Here’s a few excerpts from the first interview. I will post the full interview (with subtitles) once it’s completed.
- - http://www.youtube.com/watch?v=wG8ssJAqowU
And an album of his project:
If anyone has information on how I could best assist this child into obtaining a university education, please let me know!
New Healthy Youth Trainees Arrive
The new group of Healthy Youth trainees landed in country on June 5th. Through some luck I was able to secure a spot as one of the volunteers to welcome them at the airport. This was entertaining because seeing their faces as they completed their 16 hour journey was very reminiscent of how I felt getting off that plane; utterly exhausted and unable to process what was actually going on. It only got better as we rode into their training villages for the welcoming ceremony. After the families announced which trainees would be staying with them, I decided to give a short impromptu speech to demonstrate my Sesotho. They played a critical role in establishing the foundation and really hammered in the basics of the language during the 2 months of training. So by doing this I was attempting to vindicate their efforts and further encourage to have the same approach with the new group.
“Lumelang bo_’M’e le bo_Ntate, le phela joang? Lebitso la ka ke Ntate Karabo Thamae. Ke luile le Morena ‘M’e Mathatho Thamae empa hono joale ke lula le sebesta Thaba Tseka. Biathaopi ba bacha ba thabile ho sala le lona. Rea leboha ka ea ho fana”
Which translates to:
“Hello Mothers and Fathers, how are you? My name is Mr. Karabo Thamae. I lived with the chief ‘M’e Mathatho Thamae but now I live and work in Thaba Tseka. The new volunteers are happy to stay with you all. We thank you for the generosity.”

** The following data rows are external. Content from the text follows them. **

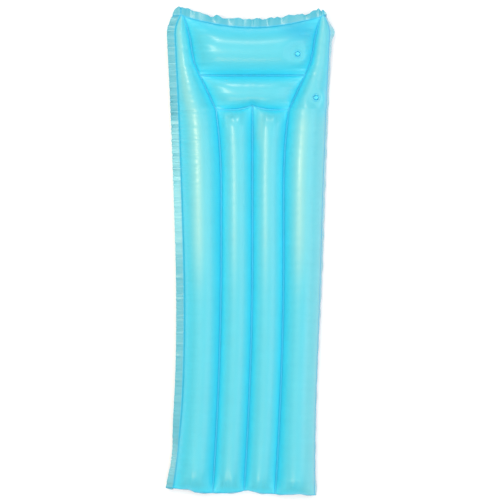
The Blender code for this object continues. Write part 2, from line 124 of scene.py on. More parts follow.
world = bpy.data.worlds.new("studio")
scene.world = world
world.use_nodes = True
nodes, links = world.node_tree.nodes, world.node_tree.links
surround = nodes["Background"]
direction = nodes.new("ShaderNodeTexCoord")
height = nodes.new("ShaderNodeSeparateXYZ")
links.new(direction.outputs["Generated"], height.inputs["Vector"])
glow = nodes.new("ShaderNodeValToRGB")
glow.color_ramp.elements[0].color = (0.30, 0.34, 0.38, 1)
glow.color_ramp.elements[1].color = (0.60, 0.62, 0.66, 1)
for position, colour in ((0.60, (0.35, 0.37, 0.40)), (0.84, (0.46, 0.48, 0.52))):
    glow.color_ramp.elements.new(position).color = (*colour, 1)
links.new(height.outputs["Z"], glow.inputs["Fac"])
light_path = nodes.new("ShaderNodeLightPath")
seen = nodes.new("ShaderNodeMix")
seen.data_type = "RGBA"
seen.inputs["B"].default_value = (0.5, 0.5, 0.5, 1)
links.new(light_path.outputs["Is Camera Ray"], seen.inputs["Factor"])
links.new(glow.outputs["Color"], seen.inputs["A"])
links.new(seen.outputs["Result"], surround.inputs["Color"])
surround.inputs["Strength"].default_value = 2.0


# Top and bottom film
# Two sheets of clear blue vinyl film, 0.25 mm thick, heat-sealed to each other
# along the rim and the inner welds. Air swells the strips between the welds
# into tubes, and the unfilled rim stays outside as a wrinkled flange.

# Lengths are in mm. X and Y are counted from the mattress's own middle, which lies at PLACE.
FILM = 0.25
WELD_CLEARANCE = 0.3
WELD_WIDTH = 5.0
FLANGE_WIDTH = 32.0
FLANGE_CELLS = 5
PLACE = (17.00, -7.34)

FOOT_SEAM_Y, WAIST_Y, HEAD_SEAM_Y, HEAD_RISE = -874.0, -474.0, 818.0, 45.0
FOOT_HALF_WIDTH, WAIST_HALF_WIDTH, HEAD_HALF_WIDTH = 260.0, 245.0, 285.0
SIDE_CURVE = 1.6
CORNER_START_Y, CORNER_TUCK = 790.0, 24.0
FOOT_SWAY, FOOT_SLANT, FOOT_SCALLOP = 31.0, 13.0, 3.0
# How far the flange's edge stands out past its even line, at places along the foot and the head.
FOOT_EDGE_X = (-262.0, -236.0, -212.0, -150.0, -100.0, -46.0, -16.0, 34.0, 100.0, 174.0, 232.0, 262.0)
FOOT_EDGE_OUT = (0.0, -2.0, 9.0, 11.0, 8.0, 2.0, -6.0, 2.0, 3.0, -4.0, 0.0, 3.0)
HEAD_EDGE_X = (-190, -170, -150, -135, -112, -98, -80, 160, 181, 196, 210, 222, 243, 254, 269, 282)
HEAD_EDGE_OUT = (0, -6, -8, 5, -6, -6, 0, 0, -4, -11, -11, 0, 0, -16, -14, 0)

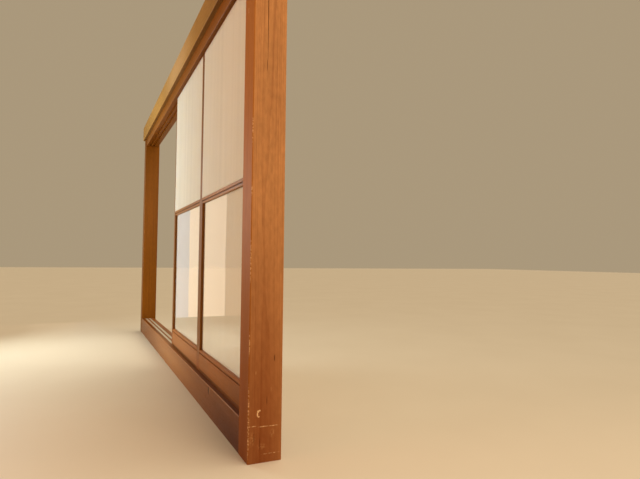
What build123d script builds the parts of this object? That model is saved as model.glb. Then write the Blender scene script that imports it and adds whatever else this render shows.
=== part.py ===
from build123d import *
import os

# A run of four sliding shoji screens in their timber frame, two tracks deep.
# X runs along the opening towards the corner post, Y from the corridor into the
# room, Z up from the corridor floor. The origin is the middle of the whole
# frame's footprint, on the floor. Sizes are in millimetres.

# Opening between the posts
clear_width = 3530.0
clear_height = 1757.0
step_height = 142.0

# Posts, with the drying split in the corner post
post_width = 120.0
post_depth = 132.0
post_arris = 3.0
split_width = 2.6
split_depth = 30.0
split_length = 522.0
split_closing = 90.0
split_from_front = 55.5

# Sill and head, flush with and set back from the posts' corridor face
sill_thickness = 45.0
head_thickness = 72.0
head_setback = 6.0
front_margin = 29.5
back_margin = 36.0
groove_width = 21.0
rib_width = 12.0
sill_groove_depth = 3.0
head_groove_depth = 15.0
track_arris = 1.5
tape_thickness = 0.8
tape_edge_gap = 0.5
sill_joint_from_corner = 522.0
sill_joint_width = 2.0
sill_joint_depth = 3.0

# Stub tenons of sill and head in the posts
beam_tenon_length = 15.0
beam_tenon_height = 22.0
beam_tenon_margin = 20.0
tenon_clearance = 0.2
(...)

They loved it. I was quick to shift focus back to the trainees as they had no idea what was going on. Over the next week I was tasked to lead sessions on the technology infrastructure in Lesotho and how they can best utilize it during their service. In addition to technology sessions, I also worked with staff to manage and distribute the Kindles as well. The last group that arrived (ED ’14) were the first to receive Kindles, and I described the project in this post from last October. The primary complaint with the Kindle DX was that it was difficult to read by candlelight. So Peace Corps Lesotho decided to go with the Paperwhite model this time around. So far the feedback has been very positive. The amount of paper saved by using the Kindles to present the training material is insurmountable!
At the time of writing this my mother, sister, and my neighbor PCV’s mom are on their way for a 2 week stay in Lesotho, Swaziland, and South Africa. Coming with them is my DSLR which I opted not to bring due to an ill-conceived notion that it would make me stand out. Now I realize that isn’t the case and can’t wait to start taking high quality pictures of this unique region of the world!